En France, la mention "Diffusion Restreinte" (DR) n'est pas à proprement parler un "niveau de classification" (type "Secret Défense"), mais une "mention de protection" dont l'objectif principal est de "sensibiliser l'utilisateur à la nécessaire discrétion dont il doit faire preuve dans la manipulation des informations couvertes par cette mention".

L'arrêté du 30 novembre 2011 "portant approbation de l'instruction générale interministérielle n° 1300 sur la protection du secret de la défense nationale" précise ainsi qu'une information classifiée DR "ne doit pas être rendue publique et ne doit être communiquée qu'aux personnes ayant besoin de la connaître dans l'exercice de leurs attributions", mais également que l'auteur d'une éventuelle divulgation "s'expose à des sanctions disciplinaires ou professionnelles".

diffusion restreinte

Google n'en a pas moins répertorié -et archivé- une trentaine de documents estampillés "Diffusion restreinte", dont la liste des correspondants "canicule" de la préfecture de Haute-Savoie -y compris les n° de téléphones mobiles de la directrice de la Direction Départementale de la Protection des Populations, et de son adjoint-, la description technique d'un logiciel de sécurité informatique développé pour l'Agence nationale des titres sécurisés (ANTS), deux anciens "formulaires d'acceptation d'un rôle de confiance" destinés aux employés du ministère de la Justice chargés de la délivrance des cartes et certificats d'authentification et de signature électronique, ou encore le Plan départemental de prévention de la délinquance du Val de Marne de 2007 -"PDPD" (sic) qui dresse la liste des quartiers à "forte délinquance endogène".

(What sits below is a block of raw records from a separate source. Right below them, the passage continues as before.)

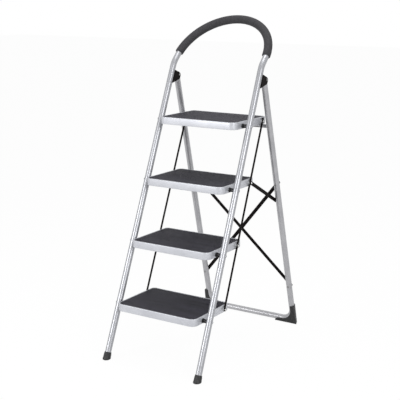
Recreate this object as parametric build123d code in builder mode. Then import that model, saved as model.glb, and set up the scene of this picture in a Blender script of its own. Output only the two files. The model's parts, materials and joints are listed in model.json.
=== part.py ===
from build123d import *
import os
from math import atan, atan2, cos, hypot, radians, sin, tan

# A folding step ladder with four treads, standing open on the floor. Millimetres.
# +X is the user's right when facing the ladder, +Y runs from front to back, +Z is up.
# The origin is at the middle of the footprint, on the floor.

# ---------------------------------------------------------------- driving dimensions
# Stance
front_lean = 22.5  # degrees from upright
rear_lean = 14.8
leg_spacing = 445.0  # front leg axes, at the floor
hinge_spacing = 427.0  # front and rear leg axes, at the hinge
rear_spacing = 444.0  # rear leg axes, at the floor
hinge_along = 1237.0  # up the front leg axis from the floor
hinge_setback = 39.5  # behind the front leg axis

# Tubes
front_tube_d = 25.4
front_tube_wall = 1.2
rear_tube_d = 25.4
rear_tube_wall = 1.2
rear_tube_over = 10.0  # rear tube above the hinge
rear_corner = 56.0  # bend radius of the rear tube's axis
floor_bar_height = 17.0  # axis of the rear tube's bottom run

# Hand loop at the top of the front tube
loop_above = 42.0  # where the axis bends back, along the leg from the hinge
loop_bend = 22.1  # degrees
loop_bend_radius = 80.0
loop_side = 38.6  # straight side between the bend and the loop's arc
grip_thickness = 4.9
grip_start = 4.0  # degrees of the loop's arc left bare at each end

# Treads
tread_count = 4
top_tread_drop = 208.7  # the top tread's pivot, down the front leg from the hinge
tread_pitch = 243.5  # in height
tread_front = 61.2  # ahead of the pivot
tread_rear = 197.8  # behind the pivot
tread_top = 18.2  # above the pivot
tread_drop = 11.5  # below the pivot
tread_front_corner = 28.0
tread_rear_corner = 18.0
tread_sheet = 1.5
rim_width = 5.0
hem_width = 6.0
mat_thickness = 3.0
mat_gap = 0.25

# Tread pivots
side_gap = 18.3  # between the front tube and a tread's side
bush_d = 18.0
pin_d = 6.0
pivot_head_d = 11.0
pivot_head = 2.0
inner_head_d = 10.0
inner_head = 1.6

# Link rods down both sides, which keep the treads parallel
link_back = 154.5  # link rivets behind the tread pivots
link_up = 2.0
link_rod_d = 8.0
link_gap = 0.8  # between rod and tread
eye_d = 15.6
eye_thickness = 3.0
eye_reach = 6.6  # where the round rod begins, from the middle of its eye
rod_tail = 15.0  # rod beyond the middle of its top eye
shoulder_d = 10.0
link_head_d = 9.0
link_head = 1.8

# Stay links, which tie the third tread to the rear legs
stay_width = 15.5
stay_thickness = 2.5
stay_tread = 2  # counted from 0 at the bottom
stay_side = 0.6  # between the rod's eye and the stay
stay_leg_gap = 0.6  # between the stay and the rear leg
stay_rivet_depth = 4.5  # from the leg's surface into the tube

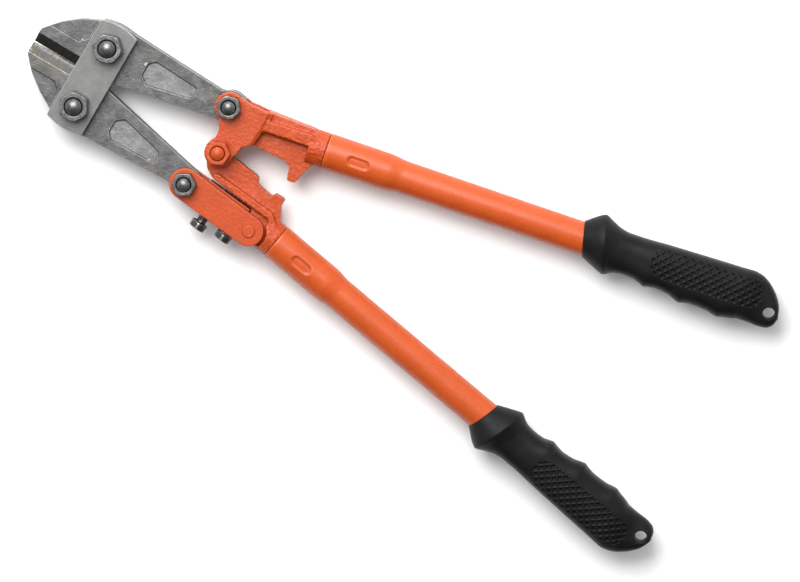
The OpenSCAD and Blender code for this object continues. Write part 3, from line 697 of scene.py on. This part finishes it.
def measured_screw(node):
    """The CAD screw's direction from tip to head, its tip's centre and radius, and its length."""
    axis = np.array(next(j for j in frame["joints"] if j["child"] == node)["axis"], float)
    co = np.array([v.co for v in nodes[node].data.vertices])
    along = co @ axis
    tip = (co - np.outer(along, axis))[along < along.min() + 1e-5]
    radius = np.linalg.norm(tip - tip.mean(0), axis=1).max()
    centre = (tip.max(0) + tip.min(0)) / 2
    return axis, centre + along.min() * axis, radius, along.max() - along.min()


def screw(name, node, pitch, depth):
    """A hex screw with a cut thread, from the tip to the head, along its CAD node's axis."""
    axis, tip, tip_r, length = measured_screw(node)
    shank_r = tip_r + TIP_CHAMFER
    angle = np.linspace(0, 2 * np.pi, SCREW_AROUND, endpoint=False)
    head_start = length - SCREW_HEAD_H
    thread_at = np.arange(0, head_start - 0.9 * MM, pitch / 9)
    neck = [(-0.7 * MM, -0.4 * depth), (-0.3 * MM, 0), (0, 0.25 * MM)]
    half = SCREW_AF / 2
    rings = [
        thread(thread_at, angle, pitch, depth, shank_r),
        [np.full(SCREW_AROUND, shank_r + over) for _, over in neck],
        [hex_ring(SCREW_AF, min(half + over * MM, CORNER_SHARE * half), angle) for _, over in SCREW_HEAD],
    ]
    at = np.concatenate([
        thread_at, [head_start + step for step, _ in neck], [head_start + h * MM for h, _ in SCREW_HEAD]
    ])
    r = np.concatenate(rings)
    rows = tip + at[:, None, None] * axis
    rows = rows + (r * np.cos(angle))[..., None] * np.cross(axis, UP) + (r * np.sin(angle))[..., None] * UP
    return add_object(name, grid_mesh(name + "_mesh", rows), "black", "black_steel", node, node)


# Build -----------------------------------------------------------------------

JAW_FINISH = (0.34 * MM, 2, 0.5)  # voxel, smoothing passes and share of faces kept
JAW_TURN = math.radians(33)
BEVEL_REACH = 7.2 * MM  # from the cutting line
POCKET_BEHIND = 16 * MM  # from the jaw pivot
POCKET_FLOOR = 4.1 * MM  # from the jaw's middle, just above the pocket's floor


def face_material(mesh, material, test):
    """Gives the faces for which test(centre, normal) holds one more material."""
    mesh.materials.append(MATERIALS[material])
    index = len(mesh.materials) - 1
    for polygon in mesh.polygons:
        if test(polygon.center, polygon.normal):
            polygon.material_index = index


def build_jaws():
    pivot = {j["child"]: j["pos_m"] for j in frame["joints"] if j["parent"] == "straps"}
    for side, sign in (("upper", 1), ("lower", -1)):
        mesh = roughened(softened(side + "_jaw", *JAW_FINISH, JAW_TURN), 2.0 * MM, 0.16 * MM)
        mesh.materials.append(MATERIALS["forged"])
        behind, _, middle = pivot[side + "_jaw"]

        def on_bevel(centre, normal):
            return centre[0] < behind and sign * normal[1] < -0.35 and sign * centre[1] < BEVEL_REACH

        def on_pocket(centre, normal):
            on_floor = abs(normal[2]) > 0.9 and abs(centre[2] - middle) < POCKET_FLOOR
            return on_floor and centre[0] > behind + POCKET_BEHIND

        face_material(mesh, "ground", on_bevel)
        # Flat pocket floors get the lighter copy of the steel: a painted highlight
        face_material(mesh, "pocket", on_pocket)
        add_object(side + "_jaw_forging", mesh, "forged", "forged_steel", side + "_jaw", side + "_jaw")


# Voxel in millimetres, smoothing passes and share of faces kept
CASTING = (0.45, 8, 0.6)
PLATE = (0.34, 3, 0.5)
RIVET = (0.22, 3, 0.6)
WASHER = (0.2, 2, 0.6)
BOLT = (0.24, 2, 0.6)
NUT = (0.2, 2, 0.7)

SOFTENED = [
    # piece, CAD node, finish, material, slot
    ("upper_toggle_casting", "upper_casting", CASTING, "cast_paint", "orange_paint"),
    ("lower_toggle_casting", "lower_casting", CASTING, "cast_paint", "orange_paint"),
    ("strap_front", "front_strap", PLATE, "strap", "strap_steel"),
    ("strap_rear", "rear_strap", PLATE, "strap", "strap_steel"),
    ("link_plate_front", "front_link_plate", PLATE, "plate_paint", "orange_paint"),
    ("link_plate_rear", "rear_link_plate", PLATE, "plate_paint", "orange_paint"),
    ("rivet", "link_rivet", RIVET, "plate_paint", "orange_paint"),
    ("block", "adjuster_block", PLATE, "plate_paint", "orange_paint"),
    ("washer", "lock_washer", WASHER, "plated", "plated_steel"),
    ("centre_bolt_painted", "centre_bolt", BOLT, "plate_paint", "orange_paint"),
    ("centre_nut_painted", "centre_nut", NUT, "plate_paint", "orange_paint"),
    *(
        (f"{side}_{place}_{kind}_plated", f"{side}_{place}_{kind}", finish, "plated", "plated_steel")
        for place in ("jaw", "toggle")
        for kind, finish in (("bolt", BOLT), ("nut", NUT))
        for side in ("upper", "lower")
    ),
]


def build_softened():
    for name, node, finish, material, slot in SOFTENED:
        voxel, passes, keep = finish
        mesh = softened(node, voxel * MM, passes, keep)
        if finish is CASTING:
            roughened(mesh, 1.4 * MM, 0.5 * MM)
        add_object(name, mesh, material, slot, nodes[node]["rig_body"], node)


def build_handles():
    for side in ("upper", "lower"):
        handle, body = Handle(side), side + "_handle"
        add_object("tube_" + side, tube_mesh(handle), "tube_paint", "orange_paint", body, side + "_tube")
        grip(handle)


def build_screws():
    screw("adjusting_screw_cut", "adjusting_screw", 1.0 * MM, 0.55 * MM)
    screw("lock_screw_cut", "lock_screw", 0.8 * MM, 0.45 * MM)


# Stage -----------------------------------------------------------------------


def add_floor():
    mesh = bpy.data.meshes.new("floor_mesh")
    corners = [(-FLOOR_HALF, -FLOOR_HALF, 0), (FLOOR_HALF, -FLOOR_HALF, 0)]
    corners += [(FLOOR_HALF, FLOOR_HALF, 0), (-FLOOR_HALF, FLOOR_HALF, 0)]
    mesh.from_pydata(corners, [], [(0, 1, 2, 3)])
    mesh.materials.append(floor_paint("floor_paint"))
    floor = put("floor", mesh)
    floor.location.z = -FLOOR_DROP


def camera_axes():
    """Right, up and back directions of the camera."""
    tilt, towards = math.radians(CAMERA_TILT), math.radians(CAMERA_TILT_TOWARDS)
    roll = math.radians(CAMERA_ROLL)
    back = Vector((math.sin(tilt) * math.cos(towards), math.sin(tilt) * math.sin(towards), math.cos(tilt)))
    up = Vector((-math.sin(roll), math.cos(roll), 0))
    up = (up - up.dot(back) * back).normalized()
    return up.cross(back), up, back


def add_camera():
    right, up, back = camera_axes()
    data = bpy.data.cameras.new("camera")
    data.sensor_width = SENSOR
    data.lens = SENSOR * CAMERA_DISTANCE / FIELD_WIDTH
    camera = put("camera", data)
    place = Matrix((right, up, back)).transposed().to_4x4()
    place.translation = CAMERA_TARGET + CAMERA_DISTANCE * back
    camera.matrix_world = place
    bpy.context.scene.camera = camera


def add_key(direction):
    """A square soft light that looks at the tool from a direction."""
    data = bpy.data.lights.new("key", "AREA")
    data.shape = "SQUARE"
    data.size = KEY_SIZE
    data.energy = KEY_POWER
    light = put("key", data)
    direction = Vector(direction).normalized()
    light.location = CAMERA_TARGET + KEY_DISTANCE * direction
    light.rotation_euler = direction.to_track_quat("Z", "Y").to_euler()


def add_room(far_side):
    """A room that is pale on the far side and dim on the near one."""
    world = bpy.data.worlds.new("studio")
    bpy.context.scene.world = world
    world.use_nodes = True
    tree = world.node_tree
    background = tree.nodes["Background"]
    background.inputs["Color"].default_value = (1, 1, 1, 1)
    place = tree.nodes.new("ShaderNodeTexCoord")
    towards = tree.nodes.new("ShaderNodeVectorMath")
    towards.operation = "DOT_PRODUCT"
    towards.inputs[1].default_value = far_side
    level = tree.nodes.new("ShaderNodeMapRange")
    levels = (("From Min", -ROOM_SPAN), ("From Max", ROOM_SPAN), ("To Min", ROOM_DIM), ("To Max", ROOM_PALE))
    for key, value in levels:
        level.inputs[key].default_value = value
    tree.links.new(place.outputs["Generated"], towards.inputs[0])
    tree.links.new(towards.outputs["Value"], level.inputs["Value"])
    tree.links.new(level.outputs["Result"], background.inputs["Strength"])


def add_lights():
    right, up, _ = camera_axes()
    far_side = Vector((up.x, up.y, 0)).normalized()
    add_key(0.7 * far_side - 0.2 * right + Vector(UP))
    add_room(far_side)
    bpy.context.scene.view_settings.view_transform = "Standard"


add_camera()
add_lights()
add_floor()
build_jaws()
build_softened()
build_handles()
build_screws()
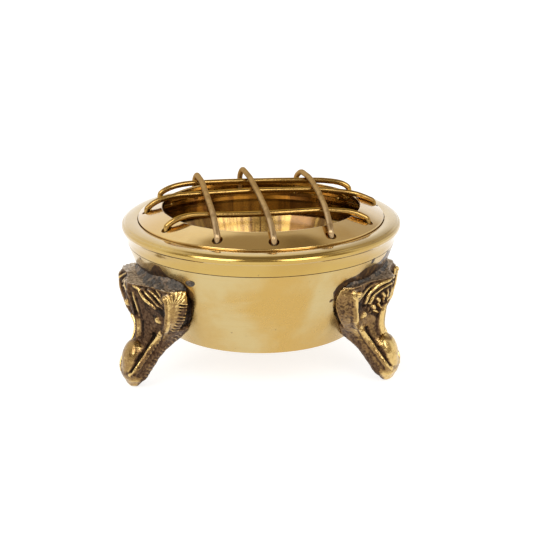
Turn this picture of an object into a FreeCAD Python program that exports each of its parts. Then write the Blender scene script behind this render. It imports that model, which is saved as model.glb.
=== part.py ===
import FreeCAD, Part
import math
import os

from FreeCAD import Vector

# A turned brass incense burner on three cast elephant-head feet. All lengths are in millimetres.
# The origin lies on the bowl's axis, in the plane that the feet stand on. +Z is up and -Y is the front.

# Bowl: a steep taper with a flat bottom and a sharp lower edge
BOWL_BOTTOM_Z = 11.3
BOWL_BOTTOM_R = 27.8
BOWL_MIDDLE = (36.3, 31.0)
BOWL_SEAM_R = 38.4
SEAM_Z = 36.8
WALL = 2.2
FLOOR = 2.6
# The hollow's lower corner: how much its flat floor is narrower than the outside, and the corner's rounding
FLOOR_INSET = 1.6
CORNER_WIDTH = 2.2
CORNER_HEIGHT = 2.4
CORNER_MIDDLE = (1.5, 0.75)

# Rim collar: it stands on the bowl's edge, with a spigot that drops inside the wall
SPIGOT_DROP = 2.6
SPIGOT_WALL = 1.6
FLARE_MIDDLE = (38.75, 38.7)
FLARE_TOP = (39.45, 40.3)
RIM_R = 40.0
BEAD_Z = 41.45
BEAD_CREASE = (39.25, 42.35)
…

La palme revient cela dit au Conseil général des Yvelines, qui avait partagé sur son site web une bonne dizaine d'annexes "à diffusion restreinte" de délibérations comportant les noms, prénoms et domiciliations d'Yvelinois à qui il avait attribué des bourses (avec leur montant), mais également de personnes endettées à qui il avait consenti une remise grâcieuse de dettes... ou pas.

Où l'on découvre qu'une bonne partie des personnes "endettées" à qui le Conseil général des Yvelines a réclamé un "trop-perçu" sont en fait les héritiers de personnes âgées décédées, qui n'en ont pas moins continué à percevoir quelques centaines d'euros d'allocations le temps que l'administration s’aperçoivent qu'elles étaient mortes, et enterrées...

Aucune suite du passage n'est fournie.